____ Records for the exercise

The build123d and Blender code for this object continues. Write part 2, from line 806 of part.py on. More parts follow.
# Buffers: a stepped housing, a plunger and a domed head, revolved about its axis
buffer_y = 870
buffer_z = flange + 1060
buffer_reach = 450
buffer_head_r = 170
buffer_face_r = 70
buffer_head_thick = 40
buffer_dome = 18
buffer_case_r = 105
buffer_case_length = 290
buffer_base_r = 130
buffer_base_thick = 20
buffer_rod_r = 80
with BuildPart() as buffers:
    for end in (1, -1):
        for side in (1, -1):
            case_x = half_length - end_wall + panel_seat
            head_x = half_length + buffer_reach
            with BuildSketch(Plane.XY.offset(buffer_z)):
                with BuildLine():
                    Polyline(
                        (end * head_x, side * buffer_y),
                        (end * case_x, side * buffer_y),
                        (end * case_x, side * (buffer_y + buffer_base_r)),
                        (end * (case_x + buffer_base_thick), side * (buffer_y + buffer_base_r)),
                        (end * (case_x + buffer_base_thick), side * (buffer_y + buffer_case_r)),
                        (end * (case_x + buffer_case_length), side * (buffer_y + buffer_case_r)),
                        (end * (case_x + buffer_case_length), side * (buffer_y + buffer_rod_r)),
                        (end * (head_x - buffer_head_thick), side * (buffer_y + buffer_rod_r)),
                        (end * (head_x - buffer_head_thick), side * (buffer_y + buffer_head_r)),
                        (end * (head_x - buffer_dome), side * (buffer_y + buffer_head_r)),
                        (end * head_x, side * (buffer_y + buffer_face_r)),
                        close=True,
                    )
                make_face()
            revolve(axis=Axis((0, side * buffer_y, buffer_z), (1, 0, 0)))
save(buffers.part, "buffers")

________
____ Records for the exercise

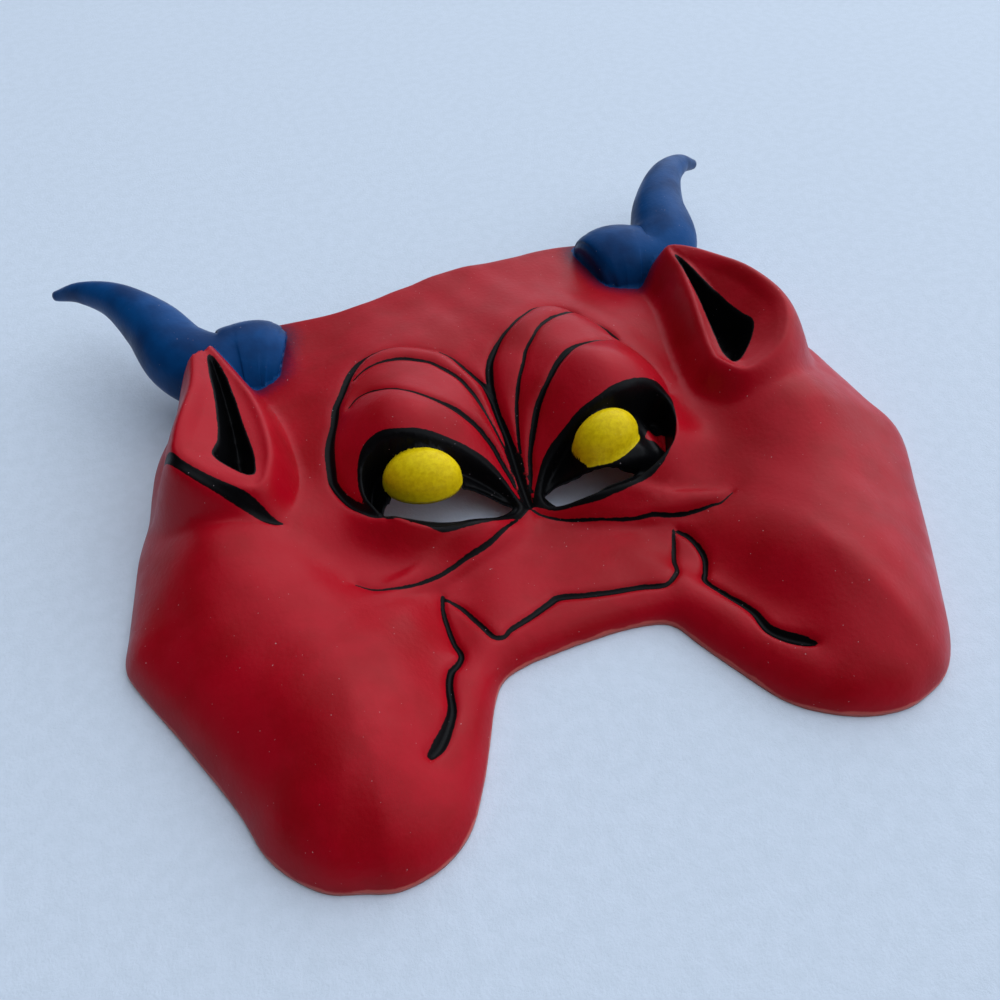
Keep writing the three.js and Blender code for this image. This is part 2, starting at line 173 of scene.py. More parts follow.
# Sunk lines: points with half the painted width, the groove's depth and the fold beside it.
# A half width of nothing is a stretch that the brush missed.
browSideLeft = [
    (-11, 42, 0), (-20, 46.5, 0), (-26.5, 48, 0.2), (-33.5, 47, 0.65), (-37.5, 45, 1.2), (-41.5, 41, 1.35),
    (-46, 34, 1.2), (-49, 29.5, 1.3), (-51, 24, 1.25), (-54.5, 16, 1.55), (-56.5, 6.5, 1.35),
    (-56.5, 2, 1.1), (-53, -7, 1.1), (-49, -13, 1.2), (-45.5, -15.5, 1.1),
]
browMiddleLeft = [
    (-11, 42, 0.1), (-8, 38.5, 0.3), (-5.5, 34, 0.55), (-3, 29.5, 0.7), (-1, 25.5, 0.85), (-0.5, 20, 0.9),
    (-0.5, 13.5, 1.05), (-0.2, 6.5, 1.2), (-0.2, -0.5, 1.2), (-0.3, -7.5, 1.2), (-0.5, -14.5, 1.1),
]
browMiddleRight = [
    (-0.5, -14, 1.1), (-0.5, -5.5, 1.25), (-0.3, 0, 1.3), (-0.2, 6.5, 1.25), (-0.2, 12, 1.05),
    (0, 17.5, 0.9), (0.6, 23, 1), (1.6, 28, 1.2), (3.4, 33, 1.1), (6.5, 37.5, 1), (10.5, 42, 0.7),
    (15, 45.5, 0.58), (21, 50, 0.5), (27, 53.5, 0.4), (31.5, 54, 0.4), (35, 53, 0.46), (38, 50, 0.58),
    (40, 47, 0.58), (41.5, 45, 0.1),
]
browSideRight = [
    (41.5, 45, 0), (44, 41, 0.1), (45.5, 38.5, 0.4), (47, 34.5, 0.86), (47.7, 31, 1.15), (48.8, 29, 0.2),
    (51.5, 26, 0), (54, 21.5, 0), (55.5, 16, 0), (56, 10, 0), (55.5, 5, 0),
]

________

• [Exercise details]: Search the entries for the word "this" and pick out every line that holds it.

• [Expected answer]:
The build123d and Blender code for this object continues. Write part 2, from line 806 of part.py on. More parts follow.
Keep writing the three.js and Blender code for this image. This is part 2, starting at line 173 of scene.py. More parts follow.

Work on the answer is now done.